Yep, you caught me. This was totally an excuse for me to revel in the fact that I miss my little brother a ton right now. Hopefully you got something out of it. Can’t wait to see you in a couple weeks, goober!

(From Thanksgiving break of last year. I may not like Harry Potter, Star Trek, or Lord of the Rings, but I’ve still got some nerd in me. The Emperor Palpatine is courtesy of Ryan. The Yoda is courtesy of you-know-who.)

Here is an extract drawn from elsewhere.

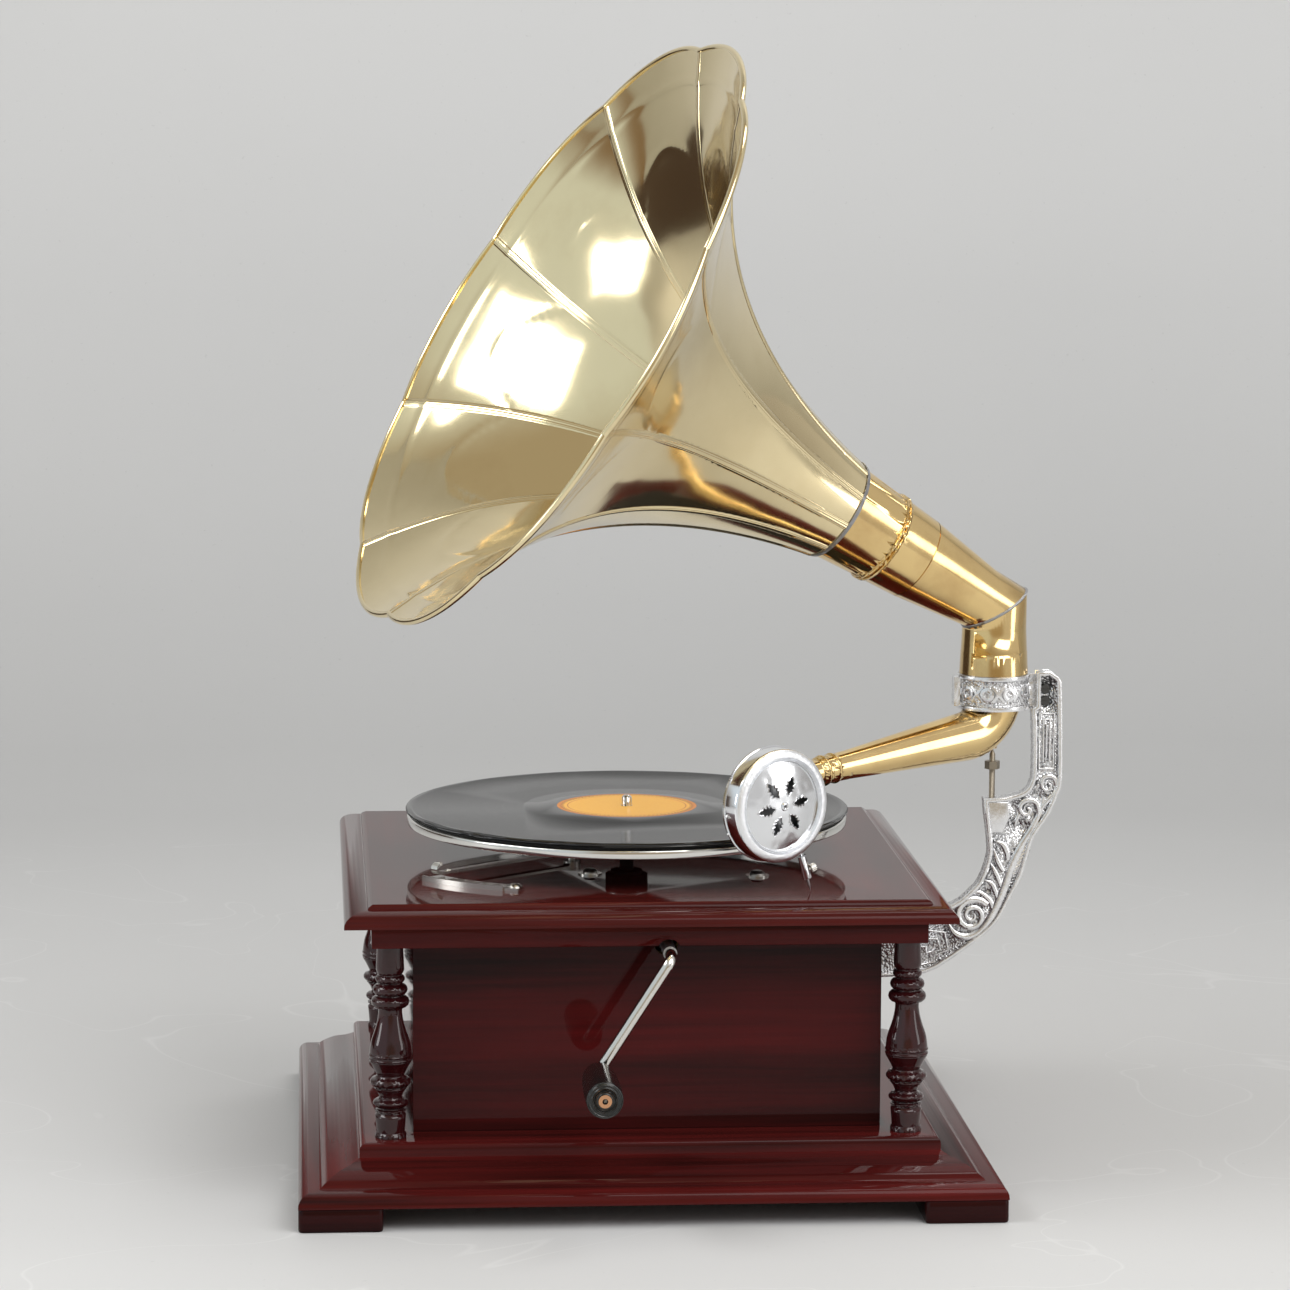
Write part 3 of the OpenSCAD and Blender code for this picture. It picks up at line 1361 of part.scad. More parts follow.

14 responses to “‘Just Chillax’ [about your college essays]”

  1. sewa mobil says:

    Nice article, thanks for the information.

  2. Anonymous says:

    Hey!
    I visited MIT last week and I think I saw you in 5.13. It was totally random but for some reason i recognized you.
    Anyway, thanks for the interesting post.

  3. Helena says:

    I saw cello and my heart sang.

    I also play the cello, by the way.

  4. Emily Z says:

    Aw! What a sweet post, and nice Yoda too =)

  5. Banerjee says:

    That’s so adorable (=

  6. Surely a great information, Elizabeth. I really envy your writing ability; keep it up.

  7. Zaynah>3MIT says:

    This is a really interesting post but i still have a long time to write my essay since I have 2 more years in High School :( but I will be coming to MIT in January for a night…. Can’t Wait!!!!!

  8. Zaynah>3MIT says:

    This is a really interesting post but i still have a long time to write my essay since I have 2 more years in High School :( but I will be coming to MIT in January for a night…. Can’t Wait!!!!!

  9. Ryan Choe says:

    I love you. I miss you. May the force be with you!

  10. NR says:

    I wonder if I’m the only one who gets more nervous about essay-writing after reading posts like these…

  11. Rolake says:

    I just got more nervous. Thanks though

  12. Rishabh says:

    Okay. I got a question raspberry Can we exercise our otherwise social right of exhibiting our glorious (read wicked) sense of humour on our essay, if it’s, as stated, not “outrageously barbareous”?

  13. Wizz_Wendy says:

    So much inspired. Lovely post indeed.